Exercise instructions:
Wherever a line holds the string "from", copy that line.

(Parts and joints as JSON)

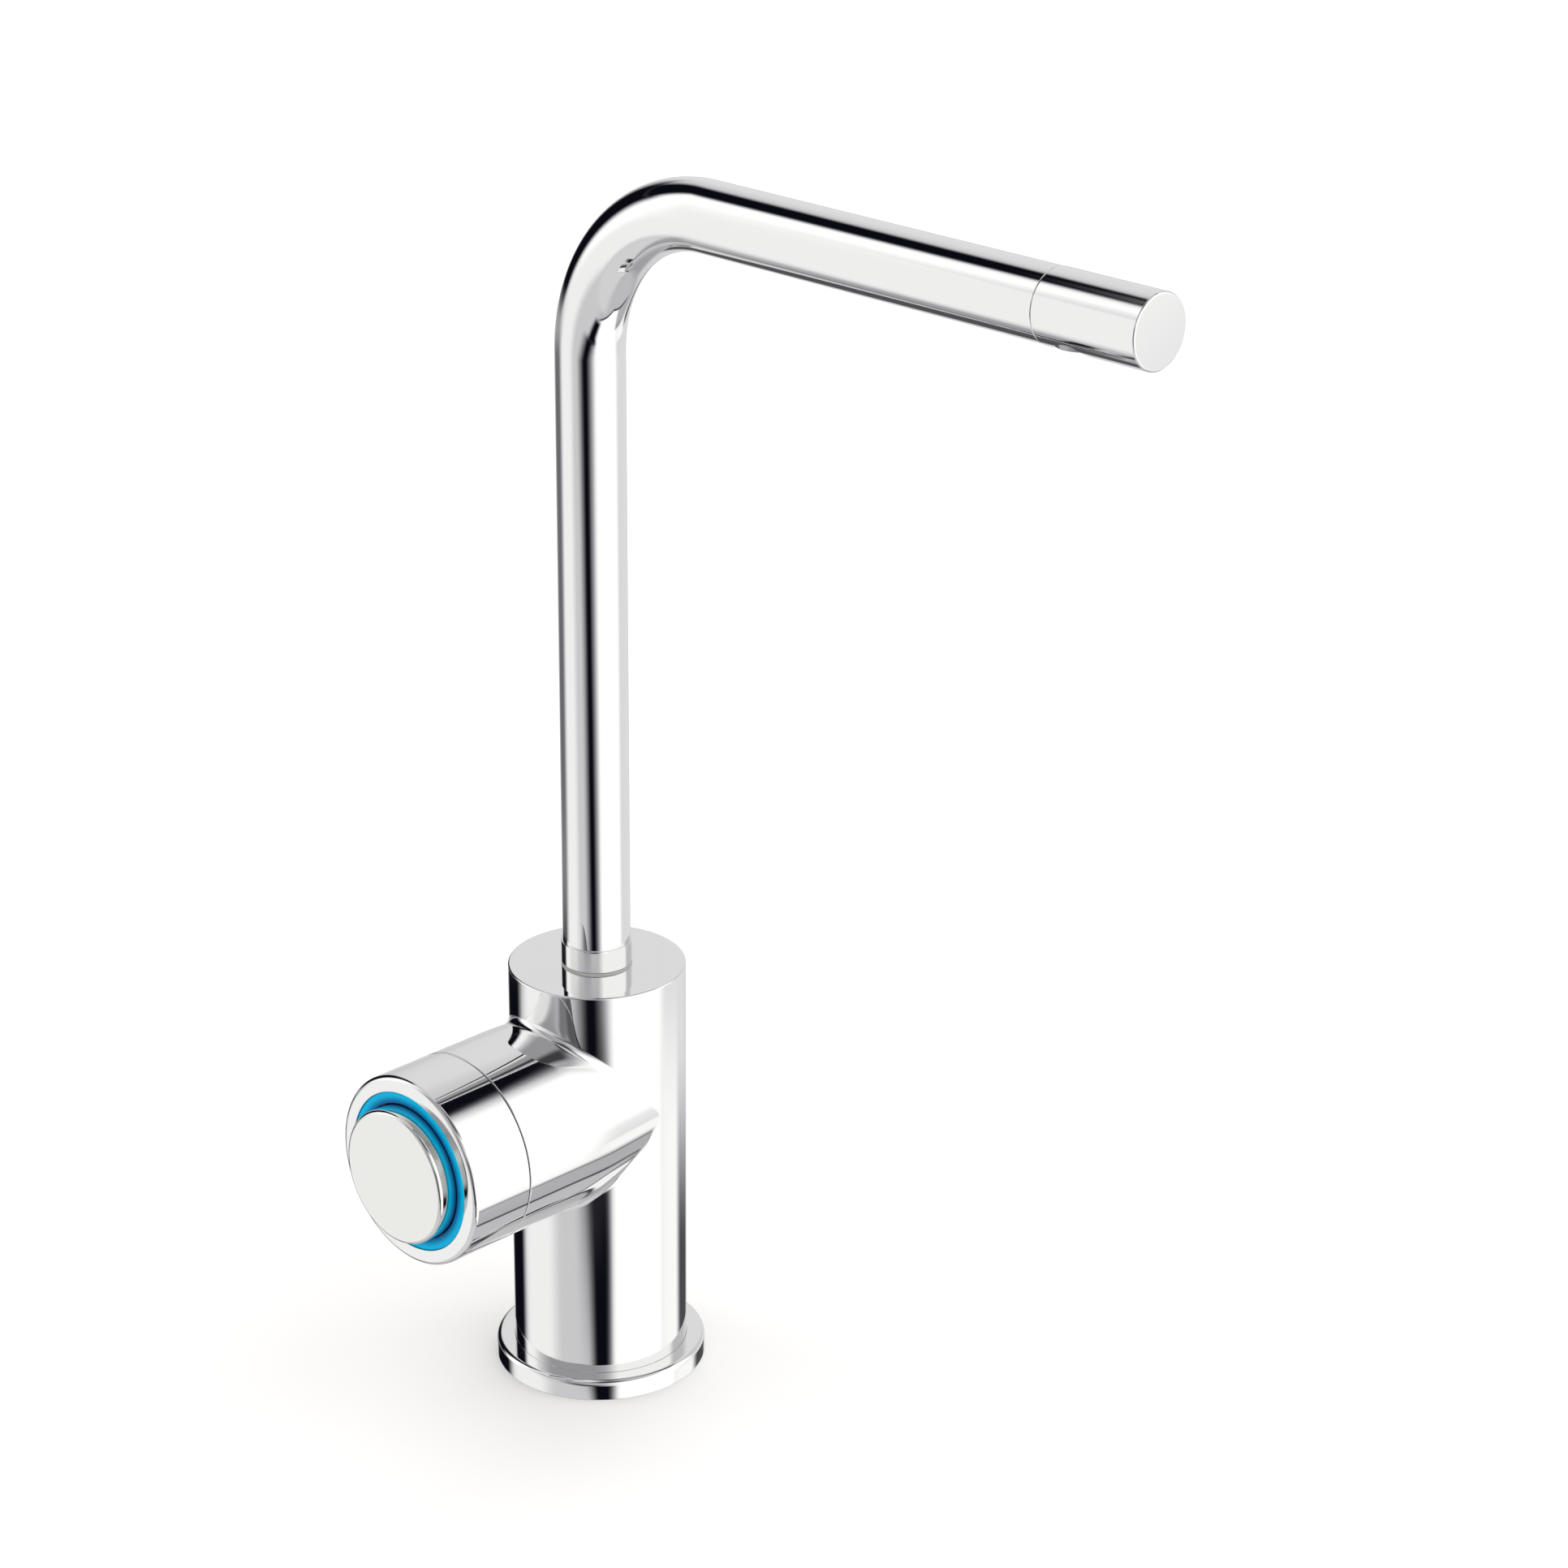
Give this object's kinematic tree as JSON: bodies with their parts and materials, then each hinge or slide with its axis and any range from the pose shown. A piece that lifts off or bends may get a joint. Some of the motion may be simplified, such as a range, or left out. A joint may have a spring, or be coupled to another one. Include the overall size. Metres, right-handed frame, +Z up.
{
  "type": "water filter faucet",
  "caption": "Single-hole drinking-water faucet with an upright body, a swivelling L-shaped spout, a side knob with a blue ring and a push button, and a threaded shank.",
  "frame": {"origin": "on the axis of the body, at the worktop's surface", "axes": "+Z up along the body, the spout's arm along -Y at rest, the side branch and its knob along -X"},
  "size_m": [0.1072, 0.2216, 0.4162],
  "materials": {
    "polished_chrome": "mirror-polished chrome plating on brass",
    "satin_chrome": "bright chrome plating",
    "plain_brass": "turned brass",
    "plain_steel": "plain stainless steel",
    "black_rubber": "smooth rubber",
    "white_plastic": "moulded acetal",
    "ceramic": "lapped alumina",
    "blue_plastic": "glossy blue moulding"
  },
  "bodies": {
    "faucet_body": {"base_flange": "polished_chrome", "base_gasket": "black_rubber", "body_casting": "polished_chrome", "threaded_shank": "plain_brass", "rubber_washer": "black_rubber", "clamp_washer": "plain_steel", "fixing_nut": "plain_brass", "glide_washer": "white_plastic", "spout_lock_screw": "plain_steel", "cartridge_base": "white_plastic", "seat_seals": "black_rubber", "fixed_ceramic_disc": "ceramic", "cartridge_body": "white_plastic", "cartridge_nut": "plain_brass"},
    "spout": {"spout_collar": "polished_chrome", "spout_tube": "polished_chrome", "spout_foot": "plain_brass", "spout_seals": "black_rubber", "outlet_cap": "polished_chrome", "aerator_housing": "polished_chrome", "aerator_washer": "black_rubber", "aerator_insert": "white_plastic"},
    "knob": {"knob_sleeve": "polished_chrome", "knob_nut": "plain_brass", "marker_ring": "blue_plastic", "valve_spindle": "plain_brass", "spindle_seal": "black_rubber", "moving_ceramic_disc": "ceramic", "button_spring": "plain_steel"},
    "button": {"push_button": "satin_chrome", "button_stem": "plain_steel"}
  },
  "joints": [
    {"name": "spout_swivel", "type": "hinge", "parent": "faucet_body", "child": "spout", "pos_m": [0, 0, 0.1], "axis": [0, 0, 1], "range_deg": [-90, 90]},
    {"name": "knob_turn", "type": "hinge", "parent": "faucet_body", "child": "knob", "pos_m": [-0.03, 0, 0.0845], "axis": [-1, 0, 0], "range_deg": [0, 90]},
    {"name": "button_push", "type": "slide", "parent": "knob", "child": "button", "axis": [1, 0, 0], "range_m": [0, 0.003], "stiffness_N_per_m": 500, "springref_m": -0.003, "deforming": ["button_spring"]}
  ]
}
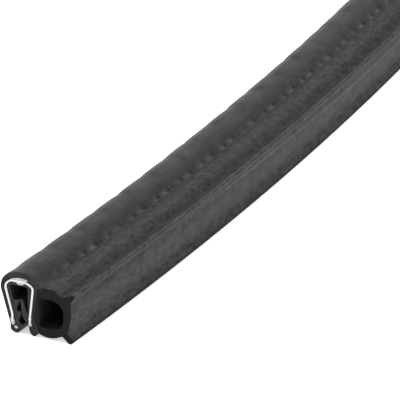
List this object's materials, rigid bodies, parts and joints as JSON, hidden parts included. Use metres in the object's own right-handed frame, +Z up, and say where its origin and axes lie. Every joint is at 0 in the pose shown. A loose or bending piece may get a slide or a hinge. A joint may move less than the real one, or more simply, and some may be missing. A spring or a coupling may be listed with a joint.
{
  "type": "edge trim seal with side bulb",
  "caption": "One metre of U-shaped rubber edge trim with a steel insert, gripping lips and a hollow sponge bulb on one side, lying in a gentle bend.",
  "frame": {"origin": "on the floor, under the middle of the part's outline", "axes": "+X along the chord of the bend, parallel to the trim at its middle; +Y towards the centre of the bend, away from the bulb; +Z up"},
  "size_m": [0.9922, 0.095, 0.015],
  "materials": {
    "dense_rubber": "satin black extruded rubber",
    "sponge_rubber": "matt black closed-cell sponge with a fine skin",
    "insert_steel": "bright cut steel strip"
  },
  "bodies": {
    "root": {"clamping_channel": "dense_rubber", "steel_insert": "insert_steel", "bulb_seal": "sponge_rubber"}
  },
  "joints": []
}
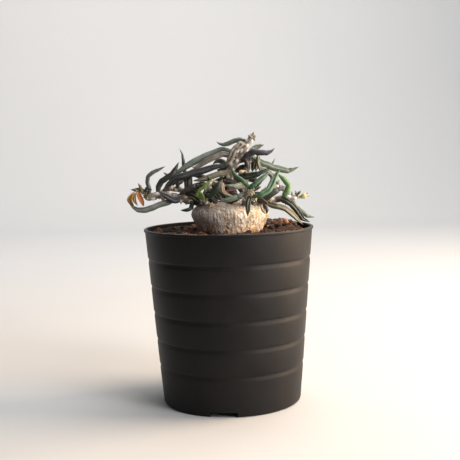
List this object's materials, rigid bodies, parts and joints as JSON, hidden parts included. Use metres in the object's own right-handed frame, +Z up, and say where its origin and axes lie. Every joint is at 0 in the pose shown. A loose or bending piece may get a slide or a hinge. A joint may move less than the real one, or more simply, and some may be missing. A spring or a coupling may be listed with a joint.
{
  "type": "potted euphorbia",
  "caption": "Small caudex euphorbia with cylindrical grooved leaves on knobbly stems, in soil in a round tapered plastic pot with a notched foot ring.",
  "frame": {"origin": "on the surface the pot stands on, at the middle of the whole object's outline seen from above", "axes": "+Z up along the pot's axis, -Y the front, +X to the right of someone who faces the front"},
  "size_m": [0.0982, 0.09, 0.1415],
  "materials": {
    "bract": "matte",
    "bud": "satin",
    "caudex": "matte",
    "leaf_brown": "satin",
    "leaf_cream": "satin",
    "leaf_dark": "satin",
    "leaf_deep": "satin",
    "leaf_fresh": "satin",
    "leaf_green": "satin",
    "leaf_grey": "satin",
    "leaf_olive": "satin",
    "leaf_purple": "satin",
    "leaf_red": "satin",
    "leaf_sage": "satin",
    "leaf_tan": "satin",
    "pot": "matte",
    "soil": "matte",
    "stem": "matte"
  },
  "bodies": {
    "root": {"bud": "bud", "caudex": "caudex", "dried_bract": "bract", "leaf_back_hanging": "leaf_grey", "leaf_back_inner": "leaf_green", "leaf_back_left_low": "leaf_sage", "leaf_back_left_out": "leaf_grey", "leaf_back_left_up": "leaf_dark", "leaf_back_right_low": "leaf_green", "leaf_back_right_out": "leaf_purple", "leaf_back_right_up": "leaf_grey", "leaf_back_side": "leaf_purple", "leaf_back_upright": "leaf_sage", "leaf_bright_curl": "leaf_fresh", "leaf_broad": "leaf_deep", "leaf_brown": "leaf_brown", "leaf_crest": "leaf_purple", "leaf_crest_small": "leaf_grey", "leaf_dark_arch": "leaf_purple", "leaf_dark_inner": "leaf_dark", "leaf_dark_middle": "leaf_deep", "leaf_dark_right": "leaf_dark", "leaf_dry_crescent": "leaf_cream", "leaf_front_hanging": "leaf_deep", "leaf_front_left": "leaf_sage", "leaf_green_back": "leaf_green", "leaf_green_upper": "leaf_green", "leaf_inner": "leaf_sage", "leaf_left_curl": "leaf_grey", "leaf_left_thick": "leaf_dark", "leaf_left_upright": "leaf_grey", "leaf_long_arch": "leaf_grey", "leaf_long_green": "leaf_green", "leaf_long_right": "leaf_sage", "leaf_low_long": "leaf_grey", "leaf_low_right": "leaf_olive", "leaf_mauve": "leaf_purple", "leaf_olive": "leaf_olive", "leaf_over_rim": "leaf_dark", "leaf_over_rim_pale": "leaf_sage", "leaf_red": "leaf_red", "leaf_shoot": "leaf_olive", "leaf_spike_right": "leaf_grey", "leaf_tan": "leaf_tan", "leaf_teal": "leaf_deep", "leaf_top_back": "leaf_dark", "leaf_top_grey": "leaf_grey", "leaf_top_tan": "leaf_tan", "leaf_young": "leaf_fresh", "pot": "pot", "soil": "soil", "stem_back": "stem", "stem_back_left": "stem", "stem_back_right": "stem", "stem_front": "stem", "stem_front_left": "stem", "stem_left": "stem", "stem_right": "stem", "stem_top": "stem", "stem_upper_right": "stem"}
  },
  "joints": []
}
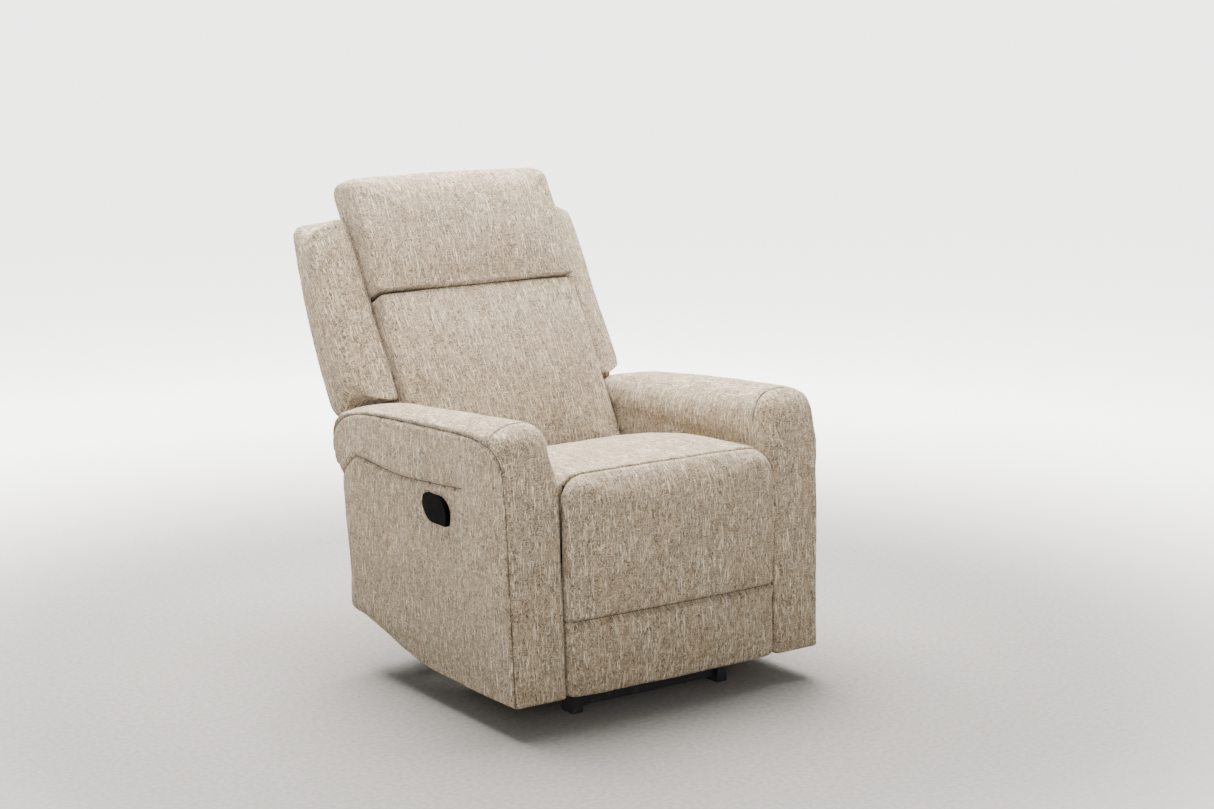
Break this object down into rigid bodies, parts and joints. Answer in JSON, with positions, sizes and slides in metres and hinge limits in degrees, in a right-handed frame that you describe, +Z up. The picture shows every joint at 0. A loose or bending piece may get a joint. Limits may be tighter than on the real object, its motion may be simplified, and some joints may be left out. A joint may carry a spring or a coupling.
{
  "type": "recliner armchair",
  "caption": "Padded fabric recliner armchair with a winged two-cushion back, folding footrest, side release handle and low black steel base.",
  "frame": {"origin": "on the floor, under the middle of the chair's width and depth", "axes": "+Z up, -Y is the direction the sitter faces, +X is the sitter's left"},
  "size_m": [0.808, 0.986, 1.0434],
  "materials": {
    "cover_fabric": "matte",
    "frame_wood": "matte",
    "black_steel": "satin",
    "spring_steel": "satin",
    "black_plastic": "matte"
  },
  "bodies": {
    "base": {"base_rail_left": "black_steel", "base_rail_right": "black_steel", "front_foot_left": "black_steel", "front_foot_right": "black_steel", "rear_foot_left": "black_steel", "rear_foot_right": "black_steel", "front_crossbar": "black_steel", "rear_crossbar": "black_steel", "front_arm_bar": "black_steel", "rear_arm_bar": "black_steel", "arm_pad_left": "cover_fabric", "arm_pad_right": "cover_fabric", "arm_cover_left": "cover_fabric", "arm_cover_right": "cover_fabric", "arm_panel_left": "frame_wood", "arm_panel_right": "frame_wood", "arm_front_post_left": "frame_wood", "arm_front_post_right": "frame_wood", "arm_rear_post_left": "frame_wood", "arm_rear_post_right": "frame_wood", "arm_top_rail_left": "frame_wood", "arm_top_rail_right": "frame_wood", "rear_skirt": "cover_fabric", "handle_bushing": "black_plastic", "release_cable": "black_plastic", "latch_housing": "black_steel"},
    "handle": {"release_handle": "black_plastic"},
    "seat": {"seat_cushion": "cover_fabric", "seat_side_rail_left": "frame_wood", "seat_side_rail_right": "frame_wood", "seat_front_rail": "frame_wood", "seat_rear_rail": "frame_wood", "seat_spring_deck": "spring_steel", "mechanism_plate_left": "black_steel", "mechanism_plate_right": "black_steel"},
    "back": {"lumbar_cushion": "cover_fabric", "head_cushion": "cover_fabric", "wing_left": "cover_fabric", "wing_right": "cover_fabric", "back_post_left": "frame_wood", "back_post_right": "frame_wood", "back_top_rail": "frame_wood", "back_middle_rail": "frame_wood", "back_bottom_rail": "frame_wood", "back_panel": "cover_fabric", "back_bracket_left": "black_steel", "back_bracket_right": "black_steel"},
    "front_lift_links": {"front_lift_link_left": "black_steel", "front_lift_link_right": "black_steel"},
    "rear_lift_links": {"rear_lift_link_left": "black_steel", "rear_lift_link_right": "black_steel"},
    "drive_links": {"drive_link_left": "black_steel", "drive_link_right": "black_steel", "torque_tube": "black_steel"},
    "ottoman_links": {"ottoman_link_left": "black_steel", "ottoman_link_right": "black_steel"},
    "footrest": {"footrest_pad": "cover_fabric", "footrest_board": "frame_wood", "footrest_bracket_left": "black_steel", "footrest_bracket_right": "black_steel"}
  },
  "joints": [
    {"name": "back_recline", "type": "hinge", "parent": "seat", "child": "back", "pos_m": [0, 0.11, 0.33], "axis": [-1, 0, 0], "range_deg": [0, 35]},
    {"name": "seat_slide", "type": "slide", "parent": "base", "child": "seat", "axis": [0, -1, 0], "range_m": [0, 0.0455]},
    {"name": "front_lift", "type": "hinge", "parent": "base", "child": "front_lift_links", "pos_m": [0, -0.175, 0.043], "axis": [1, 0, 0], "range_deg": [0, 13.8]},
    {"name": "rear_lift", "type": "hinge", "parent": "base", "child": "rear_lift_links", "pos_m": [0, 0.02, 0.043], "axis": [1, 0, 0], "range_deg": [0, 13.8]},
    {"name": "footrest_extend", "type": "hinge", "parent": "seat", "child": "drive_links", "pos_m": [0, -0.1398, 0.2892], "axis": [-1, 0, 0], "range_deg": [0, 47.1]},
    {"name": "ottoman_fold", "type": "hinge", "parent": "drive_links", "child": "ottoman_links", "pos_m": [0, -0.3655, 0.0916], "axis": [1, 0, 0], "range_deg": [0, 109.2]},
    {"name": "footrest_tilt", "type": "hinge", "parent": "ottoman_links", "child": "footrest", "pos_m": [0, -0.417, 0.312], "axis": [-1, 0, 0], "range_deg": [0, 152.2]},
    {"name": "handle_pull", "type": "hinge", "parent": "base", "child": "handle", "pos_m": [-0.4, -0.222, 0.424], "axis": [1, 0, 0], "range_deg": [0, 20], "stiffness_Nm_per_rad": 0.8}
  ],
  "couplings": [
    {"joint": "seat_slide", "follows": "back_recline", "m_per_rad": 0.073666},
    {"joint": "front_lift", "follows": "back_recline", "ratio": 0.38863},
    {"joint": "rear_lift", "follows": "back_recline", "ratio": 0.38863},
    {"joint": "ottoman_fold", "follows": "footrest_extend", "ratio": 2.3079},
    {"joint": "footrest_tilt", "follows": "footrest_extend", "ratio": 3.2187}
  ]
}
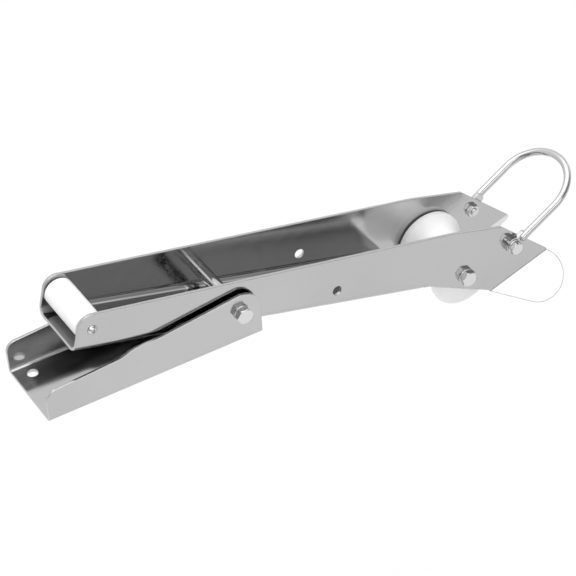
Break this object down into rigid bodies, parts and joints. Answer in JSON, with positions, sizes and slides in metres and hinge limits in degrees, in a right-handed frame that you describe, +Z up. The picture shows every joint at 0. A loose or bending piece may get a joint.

Correct result:
Give this object's kinematic tree as JSON: bodies with their parts and materials, then each hinge or slide with its axis and any range from the pose shown. A piece that lifts off or bends may get a joint. Some of the motion may be simplified, such as a range, or left out. A joint may have a spring, or be coupled to another one. Include the overall size. Metres, right-handed frame, +Z up.
  "frame": {"origin": "on the floor, under the middle of the part's outline", "axes": "+X along the chord of the bend, parallel to the trim at its middle; +Y towards the centre of the bend, away from the bulb; +Z up"},
  "frame": {"origin": "on the surface the pot stands on, at the middle of the whole object's outline seen from above", "axes": "+Z up along the pot's axis, -Y the front, +X to the right of someone who faces the front"},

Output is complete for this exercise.